Dito isso, ele também reconhece que não se pode ignorar a recente agitação geopolítica em torno do comércio mundial e que as empresas com alta exposição aos EUA podem sofrer certa volatilidade no curto prazo. “Diversas empresas de alta qualidade e líderes em seus mercados nacionais estão aproveitando essas tendências de longo prazo, o que, da perspectiva de um investidor global, oferece uma oportunidade de diversificação além da economia norte-americana”, acrescenta D’Incan.
Em busca de oportunidades
Ao falar de oportunidades, o gestor de fundos de ações globais da Crédit Mutuel Asset Management destaca a Índia, já que é o país com o crescimento estrutural mais sólido. “Sua classe média crescente está impulsionando o consumo interno, enquanto os ambiciosos planos de investimento em infraestrutura do governo continuam alimentando o impulso econômico”, aponta D’Incan.
A essa oportunidade, ele acrescenta a China, onde a mudança de tom do governo aumentou sua confiança no compromisso com a resolução da crise no mercado imobiliário e o apoio ao crescimento do PIB. Segundo D’Incan, embora o mercado tenha começado a se revalorizar, “acreditamos que as avaliações ainda estão bastante baratas, e as perspectivas de estímulos fiscais e ao consumo nos tornam cada vez mais otimistas”.
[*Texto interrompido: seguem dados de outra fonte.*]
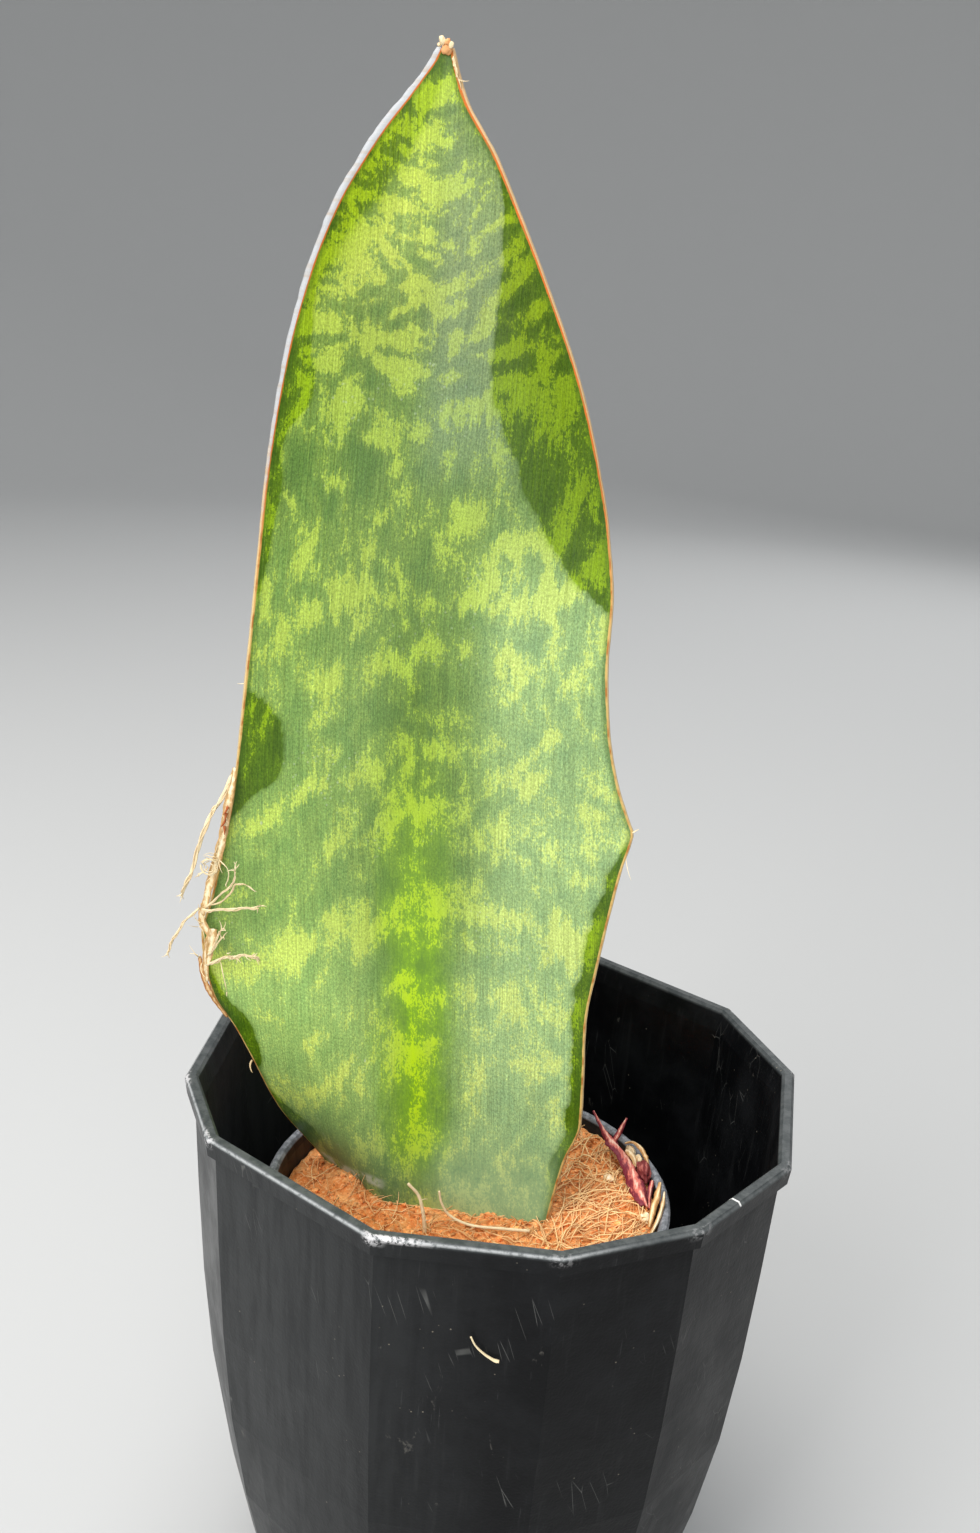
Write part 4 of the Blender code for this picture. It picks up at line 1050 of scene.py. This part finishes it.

Os gestores da Schroders consideram que, em uma economia tão grande como a chinesa, com um mercado acionário tão amplo e profundo, sempre haverá oportunidades para os gestores ativos. “Nos concentramos em identificar empresas bem administradas, com perfil atrativo de rentabilidade no longo prazo, assim como empresas que consideramos subvalorizadas. Muitas dessas companhias aperfeiçoaram seus negócios em seus mercados nacionais, altamente competitivos, e são líderes mundiais. Em termos agregados, as avaliações das ações chinesas são razoáveis e a baixa confiança dos consumidores significa que há muito dinheiro em contas correntes que poderia ser investido no mercado acionário. Na nossa opinião, para que ocorra uma nova valorização, é necessário adotar novas medidas fiscais que melhorem as perspectivas dos preços imobiliários e impulsionem a confiança dos consumidores”, argumentam.
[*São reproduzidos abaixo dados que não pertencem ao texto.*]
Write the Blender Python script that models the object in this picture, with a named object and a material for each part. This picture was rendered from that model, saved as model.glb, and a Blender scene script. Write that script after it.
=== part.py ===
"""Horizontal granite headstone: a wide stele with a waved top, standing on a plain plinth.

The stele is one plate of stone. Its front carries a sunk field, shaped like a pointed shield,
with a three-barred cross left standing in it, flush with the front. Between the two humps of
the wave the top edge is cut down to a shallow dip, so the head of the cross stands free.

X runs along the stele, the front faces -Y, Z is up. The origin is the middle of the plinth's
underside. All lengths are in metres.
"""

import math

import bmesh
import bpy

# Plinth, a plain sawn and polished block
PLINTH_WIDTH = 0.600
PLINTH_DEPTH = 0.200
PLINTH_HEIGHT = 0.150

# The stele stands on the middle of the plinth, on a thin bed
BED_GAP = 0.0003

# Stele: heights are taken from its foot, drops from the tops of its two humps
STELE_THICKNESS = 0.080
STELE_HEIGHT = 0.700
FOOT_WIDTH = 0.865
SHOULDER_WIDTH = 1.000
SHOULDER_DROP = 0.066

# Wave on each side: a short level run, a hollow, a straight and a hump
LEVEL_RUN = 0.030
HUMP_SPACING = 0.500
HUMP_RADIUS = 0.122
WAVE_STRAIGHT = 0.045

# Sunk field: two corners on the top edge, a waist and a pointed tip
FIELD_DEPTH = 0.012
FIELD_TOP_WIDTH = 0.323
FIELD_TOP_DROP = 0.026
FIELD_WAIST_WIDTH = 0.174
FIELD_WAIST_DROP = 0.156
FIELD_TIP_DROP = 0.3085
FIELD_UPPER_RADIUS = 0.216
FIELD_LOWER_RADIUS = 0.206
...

Por fim, para D’Incan, outra oportunidade clara é o Brasil, que em 2024 enfrentou uma “tempestade perfeita”. Segundo sua análise, a incerteza política sobre os orçamentos, a desvalorização da moeda e a inflação persistente provocaram diversas elevações de juros. “Atualmente consideramos que as avaliações são potencialmente atrativas e prevemos que os cortes nas taxas de juros no final do ano, junto com o crescente interesse dos investidores diante das eleições presidenciais de 2026, poderiam atrair novamente capital para o país”, conclui.
Como acessar os mercados emergentes
Nesse contexto, a Schroders considera que o conjunto de oportunidades nos mercados emergentes, ou seja, os países e empresas do índice MSCI Emerging Markets, mudou radicalmente nos últimos 30 anos, à medida que os países em desenvolvimento abriram seus mercados aos investidores estrangeiros e melhoraram seus regimes operacionais e regulatórios. A maior mudança é a da China, que passou de zero para os atuais 30%, enquanto o peso da América Latina foi reduzido em mais de 20%.
“Levando em conta o potencial de evolução futura, a capacidade dos investidores ativos para antecipar mudanças no índice de referência e investir fora dele é valiosa. Isso pode permitir que os gestores de fundos ativos identifiquem e aproveitem oportunidades de investimento atrativas antes dos demais investidores”, apontam da Schroders.
Segundo a visão da gestora, na prática, isso significa que os fundos ativos podem entrar em um mercado antes da sua inclusão no índice. Além disso, diferentemente dos produtos indexados, consideram que esses fundos geralmente têm liberdade para investir no momento que considerarem oportuno, e não a partir de uma data determinada.